2. Store-and-Forward vs Direct Delivery
Store-and-Forward: Always persist message first (WhatsApp approach), guarantees delivery even if server crashes. Direct Delivery: Faster but can lose messages. WhatsApp uses store-and-forward.
3. Message Storage Duration
Store forever: Users can search old messages, expensive storage. Store limited time: Cheaper, but users lose history. WhatsApp stores messages on device, optional cloud backup.
4. Group Message Fan-out
Synchronous: Deliver to all immediately, slower for large groups. Asynchronous: Queue for background workers, faster response but delayed delivery. Use async for groups >50 members.
Optimizations:
- ✓Use Redis for online presence with TTL (auto-expire when user disconnects)
- ✓Batch status updates (send one notification for 10 read receipts)
- ✓Use Cassandra for messages (optimized for write-heavy workloads)
- ✓Implement message compression (reduce bandwidth by 60%)
- ✓Use CDN for media delivery (images, videos cached at edge)
- ✓Connection pooling for WebSocket servers (handle millions of connections)
Follow-up Interview Questions
Q: How do you implement end-to-end encryption?
A: Use Signal Protocol. Each user has public/private key pair. Messages encrypted with receiver's public key, only they can decrypt with private key. Keys stored only on device, never on server. Implement Perfect Forward Secrecy (PFS) with ephemeral keys that change per message.
Q: How do you handle messages when both users are offline?
A: Store message in Cassandra immediately. Add to offline message queue in Redis for both sender and receiver. When either comes online, deliver from queue. Sender gets 'sent' status, receiver gets queued message, sender then gets 'delivered' status.
Q: How would you implement message search?

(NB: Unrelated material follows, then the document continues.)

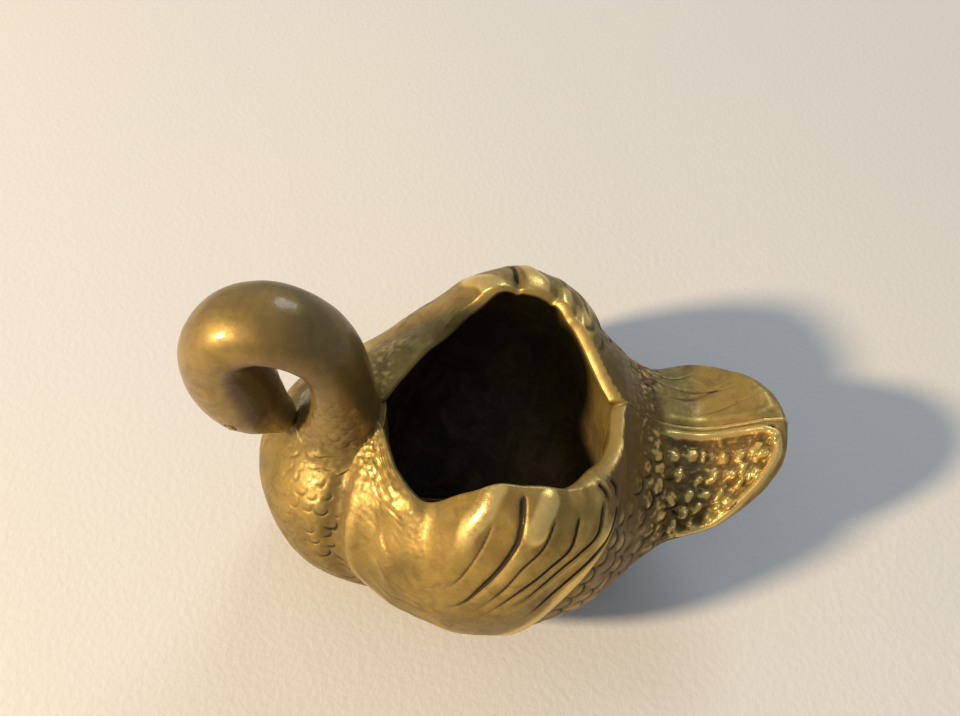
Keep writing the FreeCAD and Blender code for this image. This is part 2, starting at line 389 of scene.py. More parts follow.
# a U drawn on the body, its round end turned from straight down by the heading
def scaleLine(along, turn, size, heading, openness, count, sign):
    row = rowAt(along)
    centre = bodyPoint(row, turn, sign)
    down = bodyPoint(row, turn - 0.01, sign) - centre
    down /= np.linalg.norm(down)
    rear = bodyPoint(rowAt(along + 0.3), turn, sign) - centre
    rear -= down * (rear @ down)
    rear /= np.linalg.norm(rear)
    lead = down * math.cos(heading) + rear * math.sin(heading)
    side = rear * math.cos(heading) - down * math.sin(heading)
    angles = np.radians(np.linspace(-openness, openness, count))[:, None]
    return centre + size * (np.cos(angles) * lead * 1.15 + np.sin(angles) * side), centre, lead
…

A: Local search: Index messages on device using SQLite FTS (Full-Text Search). Server search: Use Elasticsearch for backed-up messages, shard by user_id. Challenge with E2E encryption: Can't search encrypted content on server. Solution: Client-side decryption + search, or encrypt search index with user's key.
Q: How do you handle network failures during message send?
A: Implement retry mechanism with exponential backoff. Store pending messages locally with 'sending' status. Keep trying to send (retry every 2s, then 4s, 8s, up to 30s). If still fails after 5 minutes, show 'failed' icon, let user manually retry. Use message_id for deduplication (don't send twice).
Q: How would you scale WebSocket servers to millions of connections?
A: Use multiple WebSocket servers behind load balancer with consistent hashing (route user_id to specific server). Each server handles ~100K connections. Use Redis Pub/Sub for server-to-server communication (route messages between servers). Implement connection pooling and keep-alive pings. Monitor CPU/memory, auto-scale based on active connections.
Real-World Implementation
WhatsApp's actual architecture:
- ✓Erlang for messaging servers (handles millions of concurrent connections)
- ✓XMPP protocol (modified) for real-time communication
- ✓Signal Protocol for end-to-end encryption
- ✓Cassandra for message storage (billions of messages/day)
- ✓Redis for online presence and message queues
- ✓FreeBSD servers optimized for network throughput
- ✓Client-side SQLite for local message storage
- ✓Media stored in Facebook's infrastructure (S3-like)